Previous reports have outlined ways that agriculture alters ecosystems by changing hydrology. The new study, led by Line Gordon of the Stockholm Resilience Centre, classifies these changes, or “regime shifts”, from one ecological state to another into three categories: through agriculture’s interaction with aquatic systems, as in the case of nutrient runoff; in the interactions of plants and soil, as in Australia’s salinity issues; or by influencing atmospheric processes such as evaporation and loss of water by plants (transpiration), as in the rapid drying of the Sahel in sub-Saharan Africa.

The authors “make it clear that agricultural practices result in these regime changes by altering water quality and available quantity,” says Deborah Bossio, a water expert at Sri Lanka’s International Water Management Institute.

“The increasing demand for food, feed, and fuel is placing enormous pressure on the world’s arable lands,” says ecologist Simon Donner of the University of British Columbia (Canada).
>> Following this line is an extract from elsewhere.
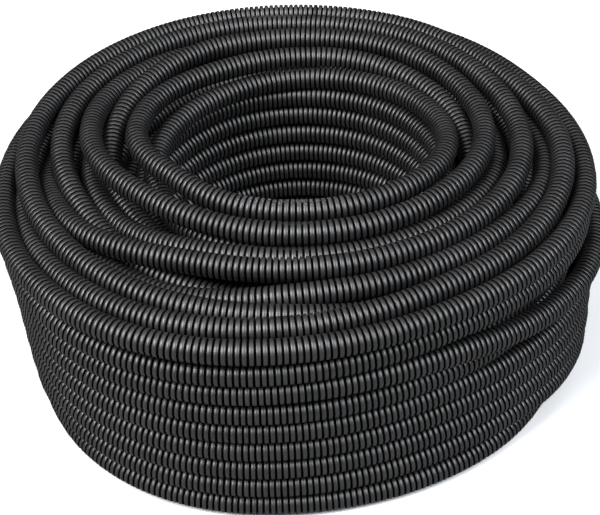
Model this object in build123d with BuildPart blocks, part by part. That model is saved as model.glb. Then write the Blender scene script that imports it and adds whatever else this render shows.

Awareness of agriculture-related environmental problems has been growing in the past few years, says Bossio. But some of that awareness has been lost in the “current frenzy of global food crisis shifting the balance back toward increasing yield.”

Be it the desertification of the Sahel, the dead zone in the Gulf of Mexico, or the increasing salinity in Australia, countries all over the world are already trying to solve some of these problems. But the fixes are not quick, and the results of their efforts are often hard to predict.

Given the difficult-to-repair, or even irreparable, nature of the problems, agricultural systems must be made resilient to change, the authors argue. The new study adds to “the increasing chorus of voices” that emphasizes the need to avoid irreversible ecological damage, says Donner.

However, the science of understanding ecological regime shifts is still young, which makes it difficult to predict when the changes will manifest. “The tipping points aren’t very well understood at all,” says Bossio. Researchers first need to understand the various biophysical factors involved and how those factors interact with one another, the authors say.

For now, ecologists, agronomists, and regulators can acknowledge the problem and encourage certain practices to minimize the likelihood of some of these water-related changes. People should begin by viewing agriculture not simply as a source of food but also as a source of ecosystem services like water and biodiversity, says coauthor Garry Peterson of McGill University (Canada). For example, Australian farmers are adopting mosaic farming, which involves combining annual crops, pastures, and perennial trees into the same landscape. This restores biodiversity and hydrology and prevents the rise of salinity.

“If we don’t heed the management lessons from the past, many of which are listed in the paper, we are bound to face many more ecological surprises in the coming decades,” says Donner.